My teacher Mia said the flancati made her feel nostalgic. After I confessed that my flancati were baked rather than fried, her husband assured me that he was very familiar with this style of the traditional pastry.

"We call it 'light' flancati," my teacher's husband said. Then he added, "I know how you made it. You had to keep rolling and folding, right?" His eyes twinkled.

How on earth did this distinguished Silicon Valley engineer know about the fine points of pastry making? One thing seemed clear. I had stumbled onto a legitimate Slovenian flancati variation, and not just some American adaptation. In fact, a little research revealed that my "roll and fold" creation was similar to a well-known technique called rough puff (or blitz puff) pastry.

Traditional puff pastry is a laborious process that can take three days. The butter is rolled into a single flat layer and encased in two layers of dough. Multiple rounds of careful rolling, folding, and chilling follow. The end product is a rich dough with anywhere from seventy to seven hundred layers. During baking, steam from the melting butter creates the "puff" that produces those multiple airy layers. 

In the shortcut "rough puff" version, cubes of butter are combined with flour and formed into a rough dough. The butter chunks are flattened during rolling and re-rolling. The result is a rich, flaky pastry with an impressive rise, even if the layers aren't quite as numerous or discrete.

Unlike puff pastry, flancati dough includes eggs and sour cream. But otherwise, I had unwittingly followed the same approach.

Now that I understood what I had been doing, I was eager to make this rough puff version of flancati again.  I had the chance a few weeks later, for another event at the San Francisco's Slovenian Hall.

This time, I made a few changes to maximize the puff. I was careful to leave the butter in visible chunks when I cut it into the flour. I chilled the dough overnight. And I followed a more deliberate folding and rolling technique, described and illustrated below. To bake, I used a slightly higher oven temperature.

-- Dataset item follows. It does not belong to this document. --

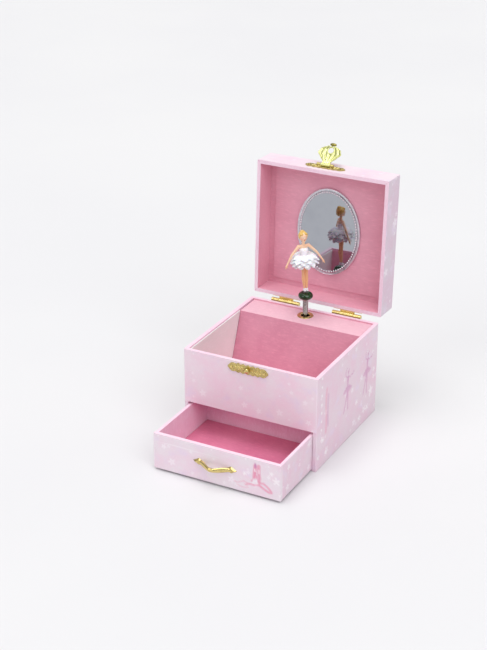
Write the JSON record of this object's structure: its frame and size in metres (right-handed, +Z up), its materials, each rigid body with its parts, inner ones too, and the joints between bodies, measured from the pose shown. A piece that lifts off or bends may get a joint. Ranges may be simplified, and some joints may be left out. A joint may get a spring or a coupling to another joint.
{
  "type": "musical jewellery box",
  "caption": "Square paper-covered jewellery box with a mirrored lid, a drawer, and a clockwork movement that turns a small dancer on a spring.",
  "frame": {"origin": "centre of the case's underside, on the surface that the box stands on", "axes": "+Z up, -Y towards the front where the drawer and the catch are, +X to the right of someone facing the front"},
  "size_m": [0.1406, 0.1998, 0.2026],
  "materials": {
    "printed_paper": "satin wrap paper, pale lilac pink with a faint white blossom print",
    "bottom_paper": "plain matte cover paper",
    "lining_paper": "matte rose lining paper with a fine fibre grain",
    "white_liner": "matte off-white lining paper",
    "drawer_paper": "matte pink lining paper over board",
    "grey_board": "board covered with lining paper",
    "brass": "bright lacquered brass",
    "pale_brass": "pale bright brass plating",
    "movement_brass": "turned brass",
    "movement_steel": "nickel-plated steel",
    "spring_steel": "polished spring steel",
    "block_wood": "plain softwood",
    "green_plastic": "glossy dark green plastic",
    "doll_plastic": "painted doll plastic",
    "tutu_gauze": "white gauze petals",
    "mirror_trim": "silvered beaded moulding",
    "mirror": "silvered glass"
  },
  "bodies": {
    "case": {"bottom_board": "bottom_paper", "left_wall": "printed_paper", "right_wall": "printed_paper", "back_wall": "printed_paper", "front_panel": "printed_paper", "tray_shelf": "grey_board", "bay_back_board": "grey_board", "mechanism_cover": "lining_paper", "tray_left_liner": "white_liner", "tray_right_liner": "white_liner", "tray_front_liner": "white_liner", "tray_floor_liner": "lining_paper", "stage_grommet": "brass", "keyhole_eyelet": "brass", "catch_plate": "brass", "catch_stud": "brass", "catch_nails": "brass", "hinge_base_leaves": "brass", "hinge_pins": "brass", "hinge_base_nails": "brass", "movement_block": "block_wood", "bedplate": "movement_steel", "comb_stand": "movement_steel", "music_comb": "spring_steel", "movement_screws": "movement_steel", "drive_bridge": "movement_steel", "arbor_bracket": "movement_steel", "governor_frame": "movement_steel"},
    "lid": {"lid_top_board": "printed_paper", "lid_left_wall": "printed_paper", "lid_right_wall": "printed_paper", "lid_front_wall": "printed_paper", "lid_back_wall": "printed_paper", "lid_lining": "lining_paper", "mirror_frame": "mirror_trim", "mirror_glass": "mirror", "clasp_plate": "brass", "clasp_nails": "brass", "clasp_pin": "brass", "hinge_lid_leaves": "brass", "hinge_lid_nails": "brass"},
    "drawer": {"drawer_front": "printed_paper", "drawer_sides": "drawer_paper", "drawer_bottom": "drawer_paper", "drawer_liner": "lining_paper", "drawer_pull": "brass"},
    "clasp_flap": {"clasp_flap": "pale_brass"},
    "winding_key": {"winding_key": "brass", "winding_arbor": "movement_steel"},
    "spring_barrel": {"spring_barrel": "movement_brass", "mainspring": "spring_steel"},
    "melody_cylinder": {"melody_cylinder": "movement_brass"},
    "governor_wheel": {"governor_wheel": "movement_brass"},
    "governor_fly": {"governor_fly": "movement_steel"},
    "drive_spindle": {"drive_spindle": "movement_steel"},
    "spring_bend": {"dancer_spring": "spring_steel"},
    "socket_bend": {"dancer_socket": "movement_steel"},
    "dancer": {"dancer_base": "green_plastic", "dancer_figure": "doll_plastic", "dancer_tutu": "tutu_gauze"}
  },
  "joints": [
    {"name": "lid_hinge", "type": "hinge", "parent": "case", "child": "lid", "pos_m": [0, 0.058, 0.075], "axis": [1, 0, 0], "range_deg": [0, 92.5]},
    {"name": "clasp_hinge", "type": "hinge", "parent": "lid", "child": "clasp_flap", "pos_m": [0, 0.07149, 0.18902], "axis": [1, 0, 0], "range_deg": [-40, 132]},
    {"name": "drawer_slide", "type": "slide", "parent": "case", "child": "drawer", "axis": [0, 1, 0], "range_m": [-0.015, 0.051]},
    {"name": "key_turn", "type": "hinge", "parent": "case", "child": "winding_key", "pos_m": [0, 0.038, 0.038], "axis": [1, 0, 0], "continuous": true},
    {"name": "cylinder_turn", "type": "hinge", "parent": "case", "child": "melody_cylinder", "pos_m": [-0.01487, 0.038, 0.055], "axis": [0, 0, 1], "continuous": true},
    {"name": "barrel_turn", "type": "hinge", "parent": "case", "child": "spring_barrel", "pos_m": [-0.027, 0.038, 0.038], "axis": [1, 0, 0], "continuous": true},
    {"name": "spindle_turn", "type": "hinge", "parent": "case", "child": "drive_spindle", "pos_m": [-0.002, 0.043, 0.065], "axis": [0, 0, 1], "continuous": true},
    {"name": "governor_wheel_turn", "type": "hinge", "parent": "case", "child": "governor_wheel", "pos_m": [-0.02467, 0.038, 0.062], "axis": [0, 0, 1], "continuous": true},
    {"name": "fly_turn", "type": "hinge", "parent": "case", "child": "governor_fly", "pos_m": [-0.03177, 0.04, 0.062], "axis": [0, 1, 0], "continuous": true},
    {"name": "spring_fold", "type": "hinge", "parent": "case", "child": "spring_bend", "pos_m": [-0.002, 0.043, 0.078], "axis": [1, 0, 0], "range_deg": [0, 50.5], "deforming": ["dancer_spring"]},
    {"name": "socket_fold", "type": "hinge", "parent": "spring_bend", "child": "socket_bend", "pos_m": [-0.002, 0.043, 0.087], "axis": [1, 0, 0], "range_deg": [0, 60.5]},
    {"name": "dancer_turn", "type": "hinge", "parent": "socket_bend", "child": "dancer", "pos_m": [-0.002, 0.043, 0.091], "axis": [0, 0, 1], "continuous": true}
  ],
  "couplings": [
    {"joint": "spring_fold", "follows": "lid_hinge", "ratio": 0.54054},
    {"joint": "socket_fold", "follows": "lid_hinge", "ratio": 0.64865},
    {"joint": "barrel_turn", "follows": "cylinder_turn", "ratio": 0.4},
    {"joint": "spindle_turn", "follows": "cylinder_turn", "ratio": -1},
    {"joint": "dancer_turn", "follows": "cylinder_turn", "ratio": -1},
    {"joint": "governor_wheel_turn", "follows": "cylinder_turn", "ratio": -2.5},
    {"joint": "fly_turn", "follows": "cylinder_turn", "ratio": -20}
  ]
}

The result was the best flancati yet. Even my grandmother would have approved!

Extra-Light Baked Flancati

2 cups flour
1/2 lb butter, unsalted, cut in chunks
2 egg yolks
1/2 cup sour cream
1 T. rum
1 packet vanilla sugar (or 1 t. vanilla extract and 1 t. sugar)
1 t. grated lemon rind or 1/4 t. nutmeg

Place flour in a medium-sized bowl and cut in butter chunks until they are the size of large peas. In a small bowl, mix egg yolks, sour cream, and flavorings of your choice until well blended. Add to the flour-butter mixture. Combine and mix lightly with your hands until a rough dough forms. Bits of butter should still be visible.

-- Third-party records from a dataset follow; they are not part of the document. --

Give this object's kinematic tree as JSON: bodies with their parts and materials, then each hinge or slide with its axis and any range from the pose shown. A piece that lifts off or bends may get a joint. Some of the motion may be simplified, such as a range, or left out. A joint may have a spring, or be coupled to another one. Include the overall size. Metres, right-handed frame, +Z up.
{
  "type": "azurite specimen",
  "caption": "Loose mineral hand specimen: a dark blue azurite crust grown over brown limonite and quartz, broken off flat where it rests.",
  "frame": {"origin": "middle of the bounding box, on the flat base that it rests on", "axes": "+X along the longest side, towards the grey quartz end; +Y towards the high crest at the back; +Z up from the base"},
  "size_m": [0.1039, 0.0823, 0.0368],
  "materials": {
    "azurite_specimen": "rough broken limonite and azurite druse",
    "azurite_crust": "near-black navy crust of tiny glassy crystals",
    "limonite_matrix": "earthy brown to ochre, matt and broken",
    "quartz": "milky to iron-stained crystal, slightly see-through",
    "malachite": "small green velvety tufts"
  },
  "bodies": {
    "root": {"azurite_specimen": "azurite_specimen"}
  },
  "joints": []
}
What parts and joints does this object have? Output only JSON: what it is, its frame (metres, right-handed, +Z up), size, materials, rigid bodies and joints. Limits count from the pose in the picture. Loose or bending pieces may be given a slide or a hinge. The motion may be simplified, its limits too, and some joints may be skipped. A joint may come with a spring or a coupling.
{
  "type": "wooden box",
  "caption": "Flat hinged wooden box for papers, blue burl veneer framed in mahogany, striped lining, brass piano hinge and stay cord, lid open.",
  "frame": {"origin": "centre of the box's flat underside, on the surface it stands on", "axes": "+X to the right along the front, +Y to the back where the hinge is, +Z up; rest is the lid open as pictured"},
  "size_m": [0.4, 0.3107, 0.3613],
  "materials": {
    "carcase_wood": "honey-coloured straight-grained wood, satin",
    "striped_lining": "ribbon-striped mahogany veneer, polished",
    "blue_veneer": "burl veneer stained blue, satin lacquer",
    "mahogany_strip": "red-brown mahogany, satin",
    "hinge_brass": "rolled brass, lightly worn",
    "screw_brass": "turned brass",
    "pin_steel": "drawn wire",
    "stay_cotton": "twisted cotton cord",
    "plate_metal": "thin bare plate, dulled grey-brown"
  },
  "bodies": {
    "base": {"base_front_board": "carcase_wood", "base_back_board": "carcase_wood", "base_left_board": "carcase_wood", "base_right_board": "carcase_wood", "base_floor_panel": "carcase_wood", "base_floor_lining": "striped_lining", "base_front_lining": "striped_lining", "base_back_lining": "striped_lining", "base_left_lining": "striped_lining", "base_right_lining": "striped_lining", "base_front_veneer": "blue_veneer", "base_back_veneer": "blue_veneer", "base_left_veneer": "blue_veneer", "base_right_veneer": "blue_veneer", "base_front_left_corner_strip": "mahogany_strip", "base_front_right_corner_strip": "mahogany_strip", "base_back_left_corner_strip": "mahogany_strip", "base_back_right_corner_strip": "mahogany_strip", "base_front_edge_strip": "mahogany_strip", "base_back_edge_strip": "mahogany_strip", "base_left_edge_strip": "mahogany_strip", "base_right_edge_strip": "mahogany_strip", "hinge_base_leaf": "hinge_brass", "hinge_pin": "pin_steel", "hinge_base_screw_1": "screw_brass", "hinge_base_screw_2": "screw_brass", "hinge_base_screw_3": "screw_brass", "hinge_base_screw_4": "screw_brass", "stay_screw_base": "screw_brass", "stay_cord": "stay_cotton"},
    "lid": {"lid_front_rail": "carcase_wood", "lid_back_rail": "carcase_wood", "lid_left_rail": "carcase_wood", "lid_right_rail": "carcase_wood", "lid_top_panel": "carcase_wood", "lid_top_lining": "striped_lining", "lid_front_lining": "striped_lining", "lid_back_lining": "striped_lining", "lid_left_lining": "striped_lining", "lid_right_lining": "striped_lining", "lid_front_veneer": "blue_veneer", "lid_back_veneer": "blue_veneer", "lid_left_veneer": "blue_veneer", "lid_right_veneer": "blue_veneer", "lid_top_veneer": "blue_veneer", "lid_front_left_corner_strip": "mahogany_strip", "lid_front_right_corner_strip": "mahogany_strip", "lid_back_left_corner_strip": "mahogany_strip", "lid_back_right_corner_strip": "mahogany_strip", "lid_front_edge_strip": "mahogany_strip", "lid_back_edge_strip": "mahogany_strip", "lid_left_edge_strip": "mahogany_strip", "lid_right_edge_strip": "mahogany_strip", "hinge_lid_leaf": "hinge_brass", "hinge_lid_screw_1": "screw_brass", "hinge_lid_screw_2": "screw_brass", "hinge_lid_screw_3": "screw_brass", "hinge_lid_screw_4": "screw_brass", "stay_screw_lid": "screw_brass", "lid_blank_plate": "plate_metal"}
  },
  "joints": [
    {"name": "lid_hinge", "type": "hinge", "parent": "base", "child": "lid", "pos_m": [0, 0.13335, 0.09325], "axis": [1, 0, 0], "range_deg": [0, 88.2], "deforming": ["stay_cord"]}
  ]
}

Divide dough into four balls. Flatten into thick squares, wrap in plastic, and refrigerate overnight.

When ready to bake, remove one piece of dough at a time from refrigerator.  Let soften until it can be rolled out.

On a floured board, roll out dough into an 8 or 9 inch square--or, if you prefer, a rectangle of similar dimensions.

Fold the dough into overlapping thirds, as though you are folding a letter to place in an envelope.

Flatten slightly with a rolling pin and roll out until you have another rectangle. The pieces of butter will be visible.

Once again, fold into thirds and turn the "letter" a quarter turn to the right.

Roll it out again into a rectangle, fold into thirds, make a quarter turn to the right. For the third and final time, roll out the folded "letter" into a rectangle.

At this point, you will have created twenty-seven layers of dough!

Cut the rectangle into sixteen pieces. Make a slit in the center of each small rectangle. Pull opposite corners part way through the slit. Or pull an entire side through the slit. For more detailed instructions about shaping (with photos), see my original baked flancati post

Place flancati on a parchment-lined baking sheet. Repeat with the remaining three pieces of dough. You will need two baking sheets.

Bake at 375 degrees for 10 to 15 minutes, until medium brown.

Remove to racks and sprinkle with confectioner's sugar while still warm.